Inspired by the human brain, self-powered synaptic devices hold substantial promise in the fields of storage, learning, and computation, hence qualifying as indispensable constituents for building neuromorphic computing systems. In this work, a self-powered synaptic device based on InGaO nanowires is proposed and demonstrated successfully. By excitation of deep ultraviolet (DUV) light, this synaptic device can simulate the double-spike promotion, spike timing plasticity, and memory learning ability of biological synapses. Among them, the incident light, electrodes, and photogenerated carriers correspond to the action potentials, pre/postsynaptic membranes, and neurotransmitters of biological synapses, respectively. With an ultrahigh paired-pulse facilitation index of 185%, the memristor synapse shows an excellent learning performance under self-powered conditions. Moreover, the application potential of the self-powered artificial synaptic device is demonstrated by the successful manipulation of a humanoid intelligent robot.

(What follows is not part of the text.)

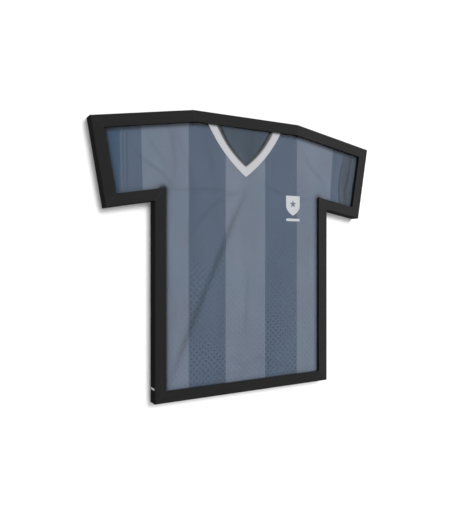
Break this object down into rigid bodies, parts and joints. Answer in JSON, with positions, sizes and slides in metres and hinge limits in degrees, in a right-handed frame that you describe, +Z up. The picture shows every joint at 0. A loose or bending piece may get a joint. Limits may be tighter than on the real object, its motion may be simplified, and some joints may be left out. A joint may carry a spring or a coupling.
{
  "type": "jersey display frame",
  "caption": "Shirt-shaped shallow wall frame in mitred black moulding, with a clear window and a striped V-neck jersey folded round a board inside.",
  "frame": {"origin": "midway between the two hanging holes, on the plane of the frame's back, which lies against the wall", "axes": "+X to the right as seen from the front, +Y into the wall, +Z up"},
  "size_m": [0.797, 0.0285, 0.686],
  "materials": {
    "frame_black": "matte black lacquer on wood moulding",
    "clear_acrylic": "clear polished sheet",
    "insert_board": "smooth grey-white card-faced board",
    "back_board": "brown hardboard, smooth side out",
    "glue_block": "bare pine",
    "zinc_steel": "bright zinc plate",
    "button_steel": "zinc-plated pressed steel",
    "jersey_knit": "polyester sports knit with broad vertical stripes in two blue-greys",
    "collar_rib": "pale grey ribbed knit",
    "neck_trim": "dark tape with a pale stitched edge",
    "jersey_lining": "inside of the back of the jersey, dark blue-grey knit",
    "emblem_foil": "silver heat-pressed film",
    "side_plate": "satin, blank"
  },
  "bodies": {
    "frame": {"top_rail": "frame_black", "right_shoulder_rail": "frame_black", "right_cuff_rail": "frame_black", "right_underarm_rail": "frame_black", "right_side_rail": "frame_black", "bottom_rail": "frame_black", "left_side_rail": "frame_black", "left_underarm_rail": "frame_black", "left_cuff_rail": "frame_black", "left_shoulder_rail": "frame_black", "corner_v_nails": "zinc_steel", "front_window": "clear_acrylic", "insert_board": "insert_board", "back_panel": "back_board", "turn_button_screws": "zinc_steel", "left_hanger_block": "glue_block", "right_hanger_block": "glue_block", "left_keyhole_hanger": "zinc_steel", "right_keyhole_hanger": "zinc_steel", "hanger_screws": "zinc_steel", "jersey_body": "jersey_knit", "jersey_collar": "collar_rib", "jersey_neck_trim": "neck_trim", "jersey_back_neck": "jersey_lining", "chest_emblem": "emblem_foil", "chest_bar": "emblem_foil", "side_plate": "side_plate"},
    "right_shoulder_turn_button": {"right_shoulder_turn_button": "button_steel"},
    "right_cuff_turn_button": {"right_cuff_turn_button": "button_steel"},
    "upper_right_side_turn_button": {"upper_right_side_turn_button": "button_steel"},
    "lower_right_side_turn_button": {"lower_right_side_turn_button": "button_steel"},
    "right_bottom_turn_button": {"right_bottom_turn_button": "button_steel"},
    "left_bottom_turn_button": {"left_bottom_turn_button": "button_steel"},
    "lower_left_side_turn_button": {"lower_left_side_turn_button": "button_steel"},
    "upper_left_side_turn_button": {"upper_left_side_turn_button": "button_steel"},
    "left_cuff_turn_button": {"left_cuff_turn_button": "button_steel"},
    "left_shoulder_turn_button": {"left_shoulder_turn_button": "button_steel"}
  },
  "joints": [
    {"name": "right_shoulder_button_turn", "type": "hinge", "parent": "frame", "child": "right_shoulder_turn_button", "pos_m": [0.27312, -0.0105, -0.02352], "axis": [0, 1, 0], "range_deg": [-90, 90]},
    {"name": "right_cuff_button_turn", "type": "hinge", "parent": "frame", "child": "right_cuff_turn_button", "pos_m": [0.36623, -0.0105, -0.12638], "axis": [0, 1, 0], "range_deg": [-90, 90]},
    {"name": "upper_right_side_button_turn", "type": "hinge", "parent": "frame", "child": "upper_right_side_turn_button", "pos_m": [0.23475, -0.0105, -0.32425], "axis": [0, 1, 0], "range_deg": [-90, 90]},
    {"name": "lower_right_side_button_turn", "type": "hinge", "parent": "frame", "child": "lower_right_side_turn_button", "pos_m": [0.23475, -0.0105, -0.55675], "axis": [0, 1, 0], "range_deg": [-90, 90]},
    {"name": "right_bottom_button_turn", "type": "hinge", "parent": "frame", "child": "right_bottom_turn_button", "pos_m": [0.125, -0.0105, -0.65775], "axis": [0, 1, 0], "range_deg": [-90, 90]},
    {"name": "left_bottom_button_turn", "type": "hinge", "parent": "frame", "child": "left_bottom_turn_button", "pos_m": [-0.125, -0.0105, -0.65775], "axis": [0, 1, 0], "range_deg": [-90, 90]},
    {"name": "lower_left_side_button_turn", "type": "hinge", "parent": "frame", "child": "lower_left_side_turn_button", "pos_m": [-0.23475, -0.0105, -0.55675], "axis": [0, 1, 0], "range_deg": [-90, 90]},
    {"name": "upper_left_side_button_turn", "type": "hinge", "parent": "frame", "child": "upper_left_side_turn_button", "pos_m": [-0.23475, -0.0105, -0.32425], "axis": [0, 1, 0], "range_deg": [-90, 90]},
    {"name": "left_cuff_button_turn", "type": "hinge", "parent": "frame", "child": "left_cuff_turn_button", "pos_m": [-0.36623, -0.0105, -0.12638], "axis": [0, 1, 0], "range_deg": [-90, 90]},
    {"name": "left_shoulder_button_turn", "type": "hinge", "parent": "frame", "child": "left_shoulder_turn_button", "pos_m": [-0.27312, -0.0105, -0.02352], "axis": [0, 1, 0], "range_deg": [-90, 90]}
  ]
}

The control commands coming from the self-powered memristor synapse can drive the humanoid robot to perform the corresponding actions, which shows a unique “learning–forgetting–relearning” ability. In an artificial neural network, the synaptic device displays the ability in effective image denoising and a high image recognition accuracy surpassing 93%, indicating its robust learning and cognitive potential. Therefore, this study not only demonstrates the great potential of nanowire-based synaptic devices in the field of intelligent robotics but also opens a fresh avenue for the development of neuromorphic computing technologies and artificial intelligence systems requiring ultralow energy consumption.